Revisit this guide at these checkpoints:
- Quarterly if you maintain a family culture calendar and like to plan early.
- Around the final quarter of the year if you need to coordinate annual leave, school schedules, and travel.
- One to two months before Pongal to confirm the sequence of Bhogi, Thai Pongal, Mattu Pongal, and Kaanum Pongal for the coming season.
- Festival week for a quick practical reminder of what each day means.
- Immediately after Pongal to record what worked for next year.
To make this article genuinely useful, create your own mini Pongal tracker now. It can be a phone note, a family WhatsApp message, or a paper calendar. Use this format:
- Write the four day names in order.
- Add the exact date and weekday for the year.

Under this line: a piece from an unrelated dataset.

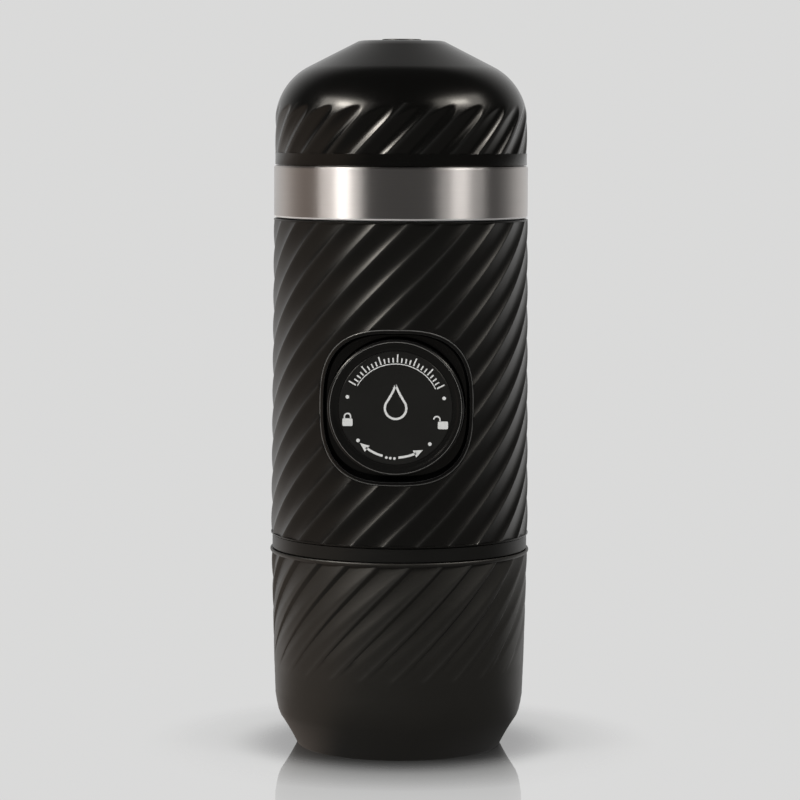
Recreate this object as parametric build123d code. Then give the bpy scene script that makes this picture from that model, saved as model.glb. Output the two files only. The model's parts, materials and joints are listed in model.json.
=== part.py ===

- Note your household plan for each day.
- Mark travel, temple, or community events separately.
- Save one line of notes after the festival ends.
If you manage a larger family schedule, pair the festival plan with broader annual references such as school holidays, local travel arrangements, and household services. That kind of connected planning makes seasonal festivals much calmer.
Pongal returns every year, but each year arrives with slightly different family circumstances, weekdays, and travel realities. That is why a recurring date guide matters. Come back to this page when you need to confirm the Pongal date, compare this year's sequence with last year's, or build a simple and thoughtful plan for Bhogi, Thai Pongal, Mattu Pongal, and Kaanum Pongal that fits your home, wherever you are.